1.Where Member States permit a company to, either directly or indirectly, advance funds or make loans or provide security, with a view to the acquisition of its shares by a third party, they shall make such transactions subject to the conditions set out in paragraphs 2 to 5.

2.The transactions shall take place under the responsibility of the administrative or management body at fair market conditions, especially with regard to interest received by the company and with regard to security provided to the company for the loans and advances referred to in paragraph 1.

The credit standing of the third party or, in the case of multiparty transactions, of each counterparty thereto shall have been duly investigated.
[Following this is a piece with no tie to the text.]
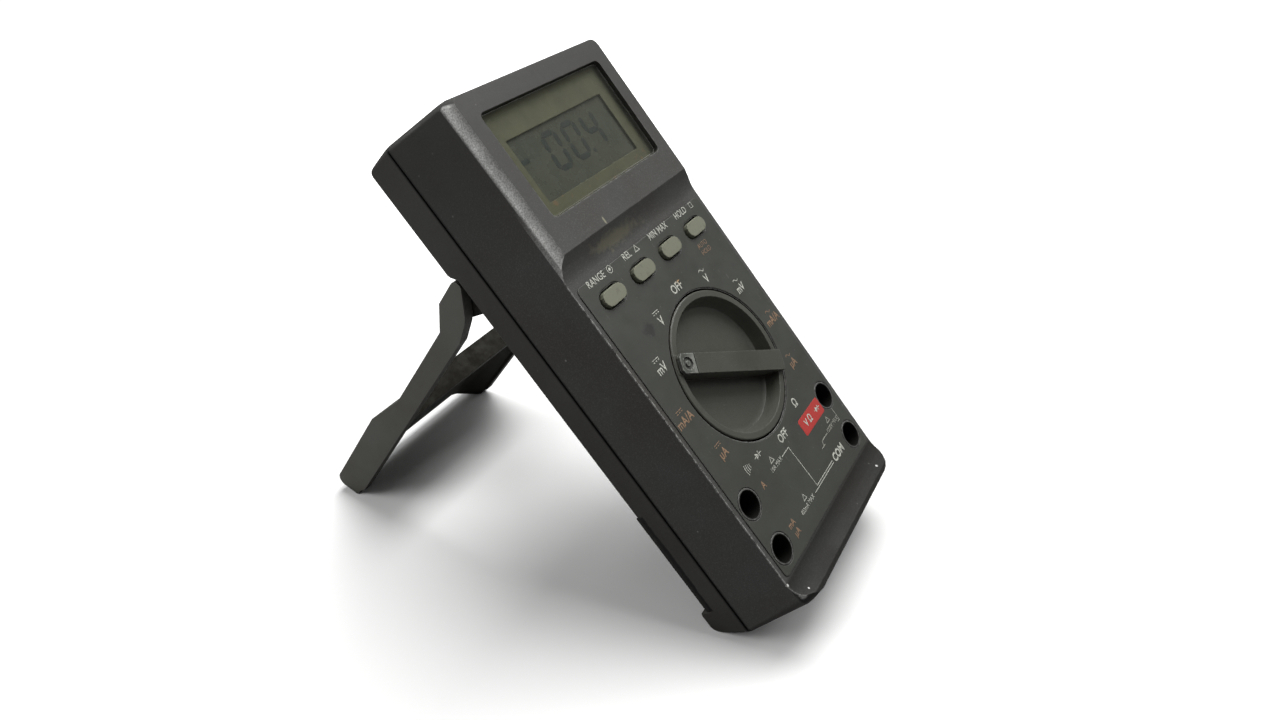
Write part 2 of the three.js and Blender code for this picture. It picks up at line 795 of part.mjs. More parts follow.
// ---- Electronics ----
function jackSleeve(x, y) {
  const z0 = mainBoardZ - 7;
  const top = faceZ - jackSleeveDepth;
  return turned(x, y, [
    [0, z0], [sleeveOuter, z0], [sleeveOuter, top - 0.5], [sleeveOuter - 0.5, top], [sleeveInner + 0.4, top],
    [sleeveInner, top - 0.8], [sleeveInner, z0 + 1.5], [0, z0 + 1.5],
  ], 20);
}

function mainBoard() {
  const { halfWidth, low, high } = mainBoardSize;
  const outline = roundedOutline(halfWidth, low, high, 3, 3, 3);
  const board = prism(outline, mainBoardZ, mainBoardZ + boardThickness);
  const holes = jacks.map(([, x, y]) => post(x, y, sleeveOuter + 0.5, 0, headZ));
  return board.subtract(joined(...holes));
}

function displayBoard() {
  const { halfWidth, low, high } = displayBoardSize;
  const outline = roundedOutline(halfWidth, low, high, 2, 2, 3);
  const board = prism(outline, displayBoardZ, displayBoardZ + boardThickness);
  const corners = screws.slice(2).map(([, x, y]) => post(x, y, bossRadius + 1, 0, headZ, 16));
  return board.subtract(joined(...corners));
}

function boardLink() {
  const { halfWidth, low, high } = linkSize;
  const z0 = mainBoardZ + boardThickness + fitGap;
  return block(-halfWidth, halfWidth, low, high, z0, displayBoardZ - fitGap);
}

function boardShield() {
  const { halfWidth, low, high } = shieldSize;
  const z1 = mainBoardZ - shieldDrop;
  return prism(roundedOutline(halfWidth, low, high, 2, 2, 3), z1 - 0.5, z1);
}

function beeper() {
  const { x, y } = beeperSpot;
  const z0 = recessZ + wall + fitGap;
  return joined(post(x, y, beeperPlateRadius, z0, z0 + 0.5), post(x, y, beeperDiscRadius, z0, z0 + 1.1));
}

const compartmentMid = (doorOpenLow + doorOpenHigh) / 2;
const batteryTop = compartmentMid + batterySize.y / 2;
const batteryBack = doorLedgeZ + 0.2;

function battery() {
  const section = roundedOutline(
    batterySize.x / 2, batteryBack, batteryBack + batterySize.z, batteryRound, batteryRound, 3,
  );
  const upright = prism(section, 0, batterySize.y).rotate([90, 0, 0]).translate([0, batteryTop, 0]);
  const centreZ = batteryBack + batterySize.z / 2;
  const studs = [-0.5, 0.5].map((side) => (
    lengthPost(side * terminalPitch, centreZ, terminalRadius, batteryTop - 1, batteryTop + terminalRise)
  ));
  return joined(upright, ...studs);
}

function batterySnap() {
  const low = batteryTop + terminalRise + fitGap;
  const centreZ = batteryBack + batterySize.z / 2;
  return block(-snapHalfWidth, snapHalfWidth, low, low + snapThickness, centreZ - 5.5, centreZ + 6);
}

function fuseTube(x, radius, length) {
  const low = compartmentMid - length / 2;
  const high = compartmentMid + length / 2;
  return joined(
    lengthPost(x, fuseZ, radius - 0.3, low + 1, high - 1),
    lengthPost(x, fuseZ, radius, low, low + fuseCap),
    lengthPost(x, fuseZ, radius, high - fuseCap, high),
  );
}

// A spring clip around a fuse's end cap, hanging from the main board.
function fuseClip(x, radius, y) {
  const inner = radius + fitGap;
  const outer = inner + clipThickness;
  const [low, high] = [y - clipWidth / 2, y + clipWidth / 2];
  const jaws = lengthPost(x, fuseZ, outer, low, high)
    .subtract(lengthPost(x, fuseZ, inner, low - 1, high + 1))
    .subtract(block(x - outer, x + outer, low - 1, high + 1, 0, fuseZ - radius / 2));
  const stem = block(x - 1.5, x + 1.5, low, high, fuseZ + inner + 0.2, mainBoardZ - fitGap);
  return joined(jaws, stem);
}

// ---- Back pieces ----
function batteryDoor() {
  const holes = doorScrewYs.map((y) => joined(
    post(0, y, screwRadius + fitGap, 0, 10, 12),
    post(0, y, screwHeadRadius + fitGap, 0, recessZ + 1, 16),
  ));
  const slot = block(-9, 9, 71, 73, 0, recessZ + 0.7);
  return prism(doorOutline(0), recessZ, doorLedgeZ - 1.3).subtract(joined(...holes, slot));
}

function doorSeal() {
  const outer = roundedOutline(doorHalfWidth - 0.5, doorLow + 0.5, doorHigh - 0.5, 2.5, 2.5, 3);
  const inner = roundedOutline(doorHalfWidth - 1.7, doorLow + 1.7, doorHigh - 1.7, 1.5, 1.5, 3);
  return prism(outer, doorLedgeZ - 1, doorLedgeZ - 0.2).subtract(prism(inner, 0, 20));
}

// A pan-head screw standing head down at the back, with a cross slot.
function screw(x, y, headZ0, headHeight, tipZ) {
  const body = turned(x, y, [
    [0, headZ0], [screwHeadRadius - 0.6, headZ0], [screwHeadRadius, headZ0 + 0.6],
    [screwHeadRadius, headZ0 + headHeight], [screwRadius, headZ0 + headHeight],
    [screwRadius, tipZ - 1], [screwRadius * 0.4, tipZ], [0, tipZ],
  ], 16);
  const half = slotWidth / 2;
  const [z0, z1] = [headZ0 - 1, headZ0 + slotDepth];
  const slot = joined(
    block(x - slotReach, x + slotReach, y - half, y + half, z0, z1),
    block(x - half, x + half, y - slotReach, y + slotReach, z0, z1),
  );
  return body.subtract(slot);
}

function hingePin(side) {
  const inner = lugInner - 1;
  const outer = bailHalfWidth - pinBlind - fitGap;
  const [x0, x1] = side < 0 ? [-outer, -inner] : [inner, outer];
  return crossPost(pivotY, pivotZ, pinRadius, x0, x1);
}

// ---- Tilt bail ----
// Drawn folded, with its pivot at the origin: legs towards -y, outside towards -z.
function bail() {
  const at = ([u, v]) => new THREE.Vector2(-u, -v);
  const round = (...values) => arc(...values).map((p) => [p.x, p.y]);
  const footInner = bailInner + footLift;
  const outline = [
    [bailReach - footSlant, footInner],
    [bailReach, footInner + 8.5],
    ...round(bailReach - footRound, bailFootOuter - footRound, footRound, 15, 90, 4),
    [bailWebStart + 2, bailFootOuter],
    [bailFlare, bailLegOuter],
    [bailElbow, bailLegOuter],
    [earShoulder, earOuter],
    ...round(earTipRadius - earTip, earOuter - earTipRadius, earTipRadius, 90, 215, 6),
    ...earNeck,
    [footLiftStart, bailInner],
    [footLiftStart + 1.5 * footLift, footInner],
  ].map(at);
  const full = sideSlab(outline, -bailHalfWidth, bailHalfWidth);
  const plate = bailHalfWidth - bailPlate;
  const webEnd = bailWebStart + bailWebThickness;
  const betweenLegs = block(-plate, plate, -bailWebStart, beyond, -beyond, beyond);
  const underWeb = block(-plate, plate, -webEnd - 1, 0, -bailWebInner, beyond);
  const skinInner = bailFootOuter - bailSkin;
  const gusset = bailHalfWidth - bailGusset;
  const section = [
    [-plate, bailInner - 1], [plate, bailInner - 1], [plate, bailInner + 1.5],
    [gusset, skinInner - 1], [gusset - 3, skinInner], [3 - gusset, skinInner],
    [-gusset, skinInner - 1], [-plate, bailInner + 1.5],
  ].map(([x, v]) => new THREE.Vector2(x, -v));
  const channel = prism(section, webEnd, bailReach + 5).rotate([90, 0, 0]);
  const holes = [-1, 1].map((side) => {
    const reach = bailHalfWidth - pinBlind;
    const [x0, x1] = side < 0 ? [-reach, 0] : [0, reach];
    return crossPost(0, 0, pinRadius + fitGap, x0, x1);
  });
  return full.subtract(joined(betweenLegs, underWeb, channel, ...holes));
}

// ---- Assembly ----
const bailFrame = new THREE.Group();
bailFrame.position.set(0, pivotY, pivotZ);
bailFrame.rotation.x = bailOpen;
const bailMesh = place(bailFrame, 'tilt_bail', bail(), look.bailPlastic);
bailFrame.updateMatrix();
const trimmedBail = toSolid(bailMesh.geometry.clone().applyMatrix4(bailFrame.matrix))
  .subtract(belowBench());
bailMesh.geometry = toGeometry(trimmedBail).applyMatrix4(bailFrame.matrix.clone().invert());
meter.add(bailFrame);

place(meter, 'front_case', frontCase(), look.frontPlastic);
place(meter, 'rear_case', rearCase(), look.rearPlastic);
place(meter, 'case_seal', caseSeal(), look.rubber);
place(meter, 'window_lens', windowLens(), look.lens);
place(meter, 'display_mask', displayMask(), look.mask);
place(meter, 'lcd_panel', lcdPanel(), look.lcd);
place(meter, 'lcd_reflector', lcdReflector(), look.steel);
place(meter, 'zebra_strip_low', zebraStrip(viewLow - 1.6), look.rubber);
place(meter, 'zebra_strip_high', zebraStrip(viewHigh + 1.6), look.rubber);
place(meter, 'face_overlay', faceOverlay(), look.overlay);
place(meter, 'range_knob', knobBody(), look.knobPlastic);
place(meter, 'knob_pointer_cap', pointerCap(), look.pointer);
place(meter, 'knob_seal', knobSeal(), look.rubber);
place(meter, 'switch_rotor', switchRotor(), look.rearPlastic);
place(meter, 'rotor_contacts', rotorContacts(), look.brass);
place(meter, 'detent_spring', detentSpring(), look.steel);
buttonXs.forEach((x, i) => place(meter, `button_${i + 1}`, pushButton(x), look.button));
place(meter, 'keypad_mat', keypadMat(), look.rubber);
for (const [name, x, y] of jacks) place(meter, name, jackSleeve(x, y), look.brass);
place(meter, 'main_board', mainBoard(), look.board);
place(meter, 'display_board', displayBoard(), look.board);
place(meter, 'board_link', boardLink(), look.rubber);
place(meter, 'board_shield', boardShield(), look.steel);
place(meter, 'beeper', beeper(), look.brass);
place(meter, 'battery', battery(), look.batteryJacket);
place(meter, 'battery_snap', batterySnap(), look.rubber);
for (const [name, x, radius, length] of fuses) {
  const reach = (length - fuseCap) / 2; // from the tube's middle to the middle of each cap
  place(meter, `fuse_${name}`, fuseTube(x, radius, length), look.ceramic);
  place(meter, `fuse_clip_${name}_low`, fuseClip(x, radius, compartmentMid - reach), look.brass);
  place(meter, `fuse_clip_${name}_high`, fuseClip(x, radius, compartmentMid + reach), look.brass);
}
place(meter, 'battery_door', batteryDoor(), look.rearPlastic);
place(meter, 'door_seal', doorSeal(), look.rubber);
doorScrewYs.forEach((y, i) => {
  place(meter, `door_screw_${i + 1}`, screw(0, y, recessZ + 0.1, 0.7, doorScrewTipZ), look.steel);
});
for (const [name, x, y] of screws) {
  place(meter, name, screw(x, y, screwSeatZ - fitGap - 2, 2, screwTipZ), look.steel);
}
[-1, 1].forEach((side, i) => {
  const hand = ['left', 'right'][i];
  place(meter, `skid_pad_${hand}`, skidPadBlock(side, fitGap), look.rubber);
  place(meter, `hinge_pin_${hand}`, hingePin(side), look.steel);
});

// Origin: centre of the footprint, on the bench.
const part = new THREE.Group();
part.add(meter);
const bounds = new THREE.Box3().setFromObject(part, true);
const centre = bounds.getCenter(new THREE.Vector3());
meter.position.set(-centre.x, -centre.y, -bounds.min.z);

export default part;
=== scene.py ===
"""Looks, printing, display, light and camera for the bench multimeter.

Millimetres on the face, metres in Blender.
"""

import json
import math

import bmesh
import bpy
from mathutils import Matrix, Vector


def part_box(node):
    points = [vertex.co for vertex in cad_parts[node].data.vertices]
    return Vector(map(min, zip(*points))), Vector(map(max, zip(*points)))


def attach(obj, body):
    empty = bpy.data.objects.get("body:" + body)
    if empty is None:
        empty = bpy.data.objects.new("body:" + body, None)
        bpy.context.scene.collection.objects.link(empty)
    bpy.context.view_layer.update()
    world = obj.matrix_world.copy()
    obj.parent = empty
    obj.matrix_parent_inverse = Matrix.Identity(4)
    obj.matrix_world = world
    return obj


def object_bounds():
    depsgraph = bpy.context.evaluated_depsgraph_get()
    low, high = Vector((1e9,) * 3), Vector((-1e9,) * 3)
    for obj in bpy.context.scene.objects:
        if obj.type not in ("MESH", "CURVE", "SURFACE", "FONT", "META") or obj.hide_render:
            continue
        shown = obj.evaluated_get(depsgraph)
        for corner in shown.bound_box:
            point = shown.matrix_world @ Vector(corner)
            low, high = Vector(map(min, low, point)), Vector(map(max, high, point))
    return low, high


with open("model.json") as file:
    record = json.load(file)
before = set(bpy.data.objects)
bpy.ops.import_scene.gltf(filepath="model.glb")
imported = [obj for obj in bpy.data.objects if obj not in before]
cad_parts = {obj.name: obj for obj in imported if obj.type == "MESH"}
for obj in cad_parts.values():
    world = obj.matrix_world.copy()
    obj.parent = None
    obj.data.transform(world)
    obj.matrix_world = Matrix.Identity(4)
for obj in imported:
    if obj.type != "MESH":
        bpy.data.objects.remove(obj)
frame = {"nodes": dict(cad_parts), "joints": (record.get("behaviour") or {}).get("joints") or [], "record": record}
cad_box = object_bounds()

MM = 0.001
JOINTS = {joint["name"]: joint for joint in frame["joints"]}

# ---- The face's own frame: x across, y up the face, z out of it, zero at the dial's centre ----
FACE_OUT = Vector(JOINTS["knob_turn"]["axis"]).normalized()
ACROSS = Vector((1, 0, 0))
UP_FACE = FACE_OUT.cross(ACROSS)
FACE = Matrix((ACROSS, UP_FACE, FACE_OUT)).transposed().to_4x4()
FACE.translation = Vector(JOINTS["knob_turn"]["pos_m"])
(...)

3.The transactions shall be submitted by the administrative or management body to the general meeting for prior approval, whereby the general meeting shall act in accordance with the rules for a quorum and a majority laid down in Article 44.

The administrative or management body shall present a written report to the general meeting, indicating:

(a)the reasons for the transaction;

(b)the interest of the company in entering into such a transaction;

(c)the conditions on which the transaction is entered into;

(d)the risks involved in the transaction for the liquidity and solvency of the company; and

(e)the price at which the third party is to acquire the shares.

That report shall be submitted to the register for publication in accordance with Article 3 of Directive 2009/101/EC.

4.The aggregate financial assistance granted to third parties shall at no time result in the reduction of the net assets below the amount specified in Article 17(1) and (2), taking into account also any reduction of the net assets that may have occurred through the acquisition, by the company or on behalf of the company, of its own shares in accordance with Article 21(1).

The company shall include, among the liabilities in the balance sheet, a reserve, unavailable for distribution, of the amount of the aggregate financial assistance.

5.Where a third party by means of financial assistance from a company acquires that company's own shares within the meaning of Article 21(1) or subscribes for shares issued in the course of an increase in the subscribed capital, such acquisition or subscription shall be made at a fair price.

6.Paragraphs 1 to 5 shall not apply to transactions concluded by banks and other financial institutions in the normal course of business, nor to transactions effected with a view to the acquisition of shares by or for the company's employees or the employees of an associate company.

However, those transactions may not have the effect of reducing the net assets below the amount specified in Article 17(1).

7.Paragraphs 1 to 5 shall not apply to transactions effected with a view to acquisition of shares as described in point (h) of Article 22(1).